Saturday, May 24, 2008

Mama Africa comes to visit

Sorry Ive been MIA lately. I had the amazing blessing/priviledge/opportunity to spend some wonderful weeks with my best friend Molly, who came to visit from the States. It was so great to be able to see Africa through new eyes, and I got to see a little bit of what I was probably like when I first arrived. She doesnt speak any French or Wolof (but great Spanish), so I had to play tour guide. It was great! She got to meet my friends and visit my haunts and do all that is normal life for me, including showering in a bucket, peeing in a hole, making attayah, listening to the sounds of the mosques every day, and doing lots of sweating.
Some highlights from her visit, in no particular order:

-Picking her up from the airport in a giant, sea-foam-green traditional Senegalese dress. Seeing her across the parking lot, I knew it was love.
-talking late into the night and eating the stash of chocolate that my mom sent with her. Because of a mix-up in our reservations, we got to stay at a beautiful and cheap hotel right on the beach, complete with a balcony and breakfast nook.
-We took a pirouge to the Ile de Ngor and hung out on the beach.

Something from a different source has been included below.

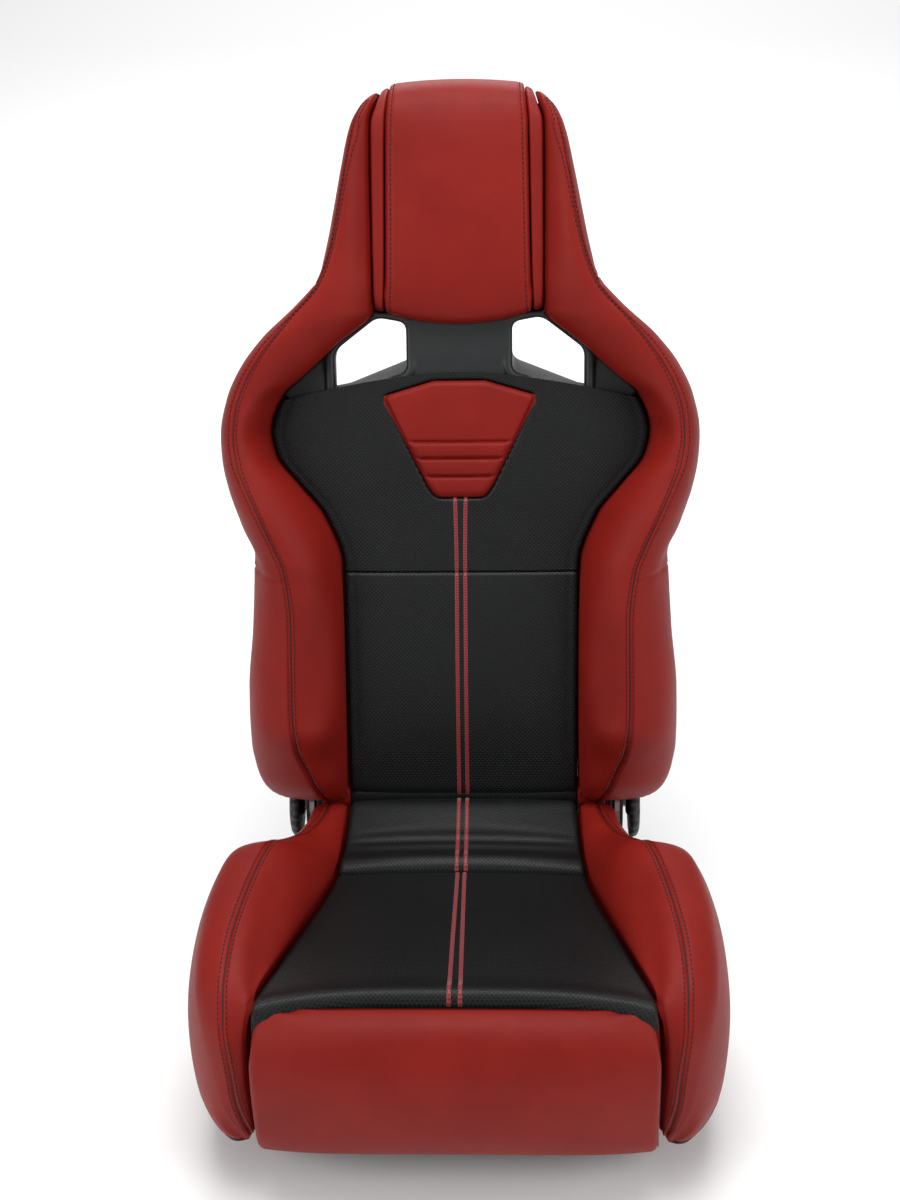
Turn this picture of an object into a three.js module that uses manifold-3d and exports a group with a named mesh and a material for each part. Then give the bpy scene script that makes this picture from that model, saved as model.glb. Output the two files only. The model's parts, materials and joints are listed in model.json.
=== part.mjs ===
// A reclining sports seat with harness slots, in millimetres.
// X points to the occupant's left, Y to the rear, Z up. The origin is on the floor, under the seat's middle.
// Backrest pieces are drawn upright: x across, y to the rear of the back, z up the back from the hinge.
import * as THREE from "three";
import { mergeVertices } from "three/addons/utils/BufferGeometryUtils.js";
import Module from "manifold-3d";

const wasm = await Module();
wasm.setup();

// ---------------------------------------------------------------- driving dimensions

const GAP = 0.4; // between pieces that touch
const SEAM_GAP = 0.8; // between cushions sewn side by side

// Hinge
const HINGE_Y = 76.9;
const HINGE_Z = 184;
const RECLINE = THREE.MathUtils.degToRad(20);

// Heights up the back, each measured from the one before
const BACK_BOTTOM = 28;
const HIP_HEIGHT = 100;
const WAIST_HEIGHT = 300;
const SHOULDER_RISE = 140; // waist to the widest point of the shoulders
const BEZEL_RISE = 40; // shoulders to the outer corners of the slot surround
const BEZEL_SIDE = 91; // those corners to the foot of the headrest
const NECK_RISE = 37; // foot of the headrest to the neck of the outline
const HEAD_RISE = 207; // neck to the top

// Half-widths of the back
const FOOT_HALF = 216;
const HIP_HALF = 241;
const WAIST_HALF = 227;
const SHOULDER_HALF = 263;
const NECK_HALF = 151;
const CROWN_HALF = 114;
const TOP_HALF = 76;
const PANEL_HALF = 131; // middle panel at the waist
const PANEL_SHOULDER_HALF = 208;
const BEZEL_HALF = 194;
const HEAD_SEAM_HALF = 92; // wing to headrest strip
const HEAD_PANEL_HALF = 79;

// Depths towards the occupant, from the plane through the hinge
const FOAM_BACK = 4;
const PAD_FRONT = 60;
const LUMBAR_CROWN = 5;
const BOLSTER_FRONT = 130;
const SHOULDER_FRONT = 112;
const WING_FRONT = 92;
const HEAD_FRONT = 70;
const OUTER_EDGE_FRONT = 36; // where the outline is widest
const BEZEL_FRONT = 46;
const BEZEL_THICKNESS = 24;
const SHELL_EDGE = 8;
const SHELL_DEPTH = 66;
const SHELL_WALL = 3;
const SHELL_INSET = 9; // shell edge inside the outline

// Slots and inset of the back
const SLOT_INNER = 58;
const SLOT_WALL = 9; // surround left outside the slot
const SLOT_SILL = 10; // slot above the lower edge of the surround
const SLOT_LINTEL = 8; // slot below the top edge of the surround
const SLOT_CORNER = 6;
const SHELL_ARCH = 14; // slot sill at the shell above the sill at the surround
const UPPER_PAD_BOTTOM = 283;
const INSET_HEIGHT = 128;
const INSET_TOP_HALF = 83;
const INSET_BOTTOM_HALF = 34;
const INSET_DEPTH = 14;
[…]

We also visited Akon and El Hadj Diouf's house. I guess they're roomies in this huge mansion on the island.
-We walked all around downtown and like the nerd I am, I took her to see all the government buildings (sorry Molls). We went to Marche Sandaga where she bought truly Senegalese jeans and fabric for the tailor. It was an adventure and we found ourselves in a dank Senegalese bar with dear old Moussa Kane.
-taking Sept Places to St Louis and back. traveling in style.
-Attayah lessons with Omar. I have never made 4 rounds of attayah before she came.
-We went camping in the back of the truck at Zebrabar. I havent laughed that hard in a very very long time. "You just a 'pidge wit no coups.", "Dafa cameltoe quoi." ....her Wolof is improving.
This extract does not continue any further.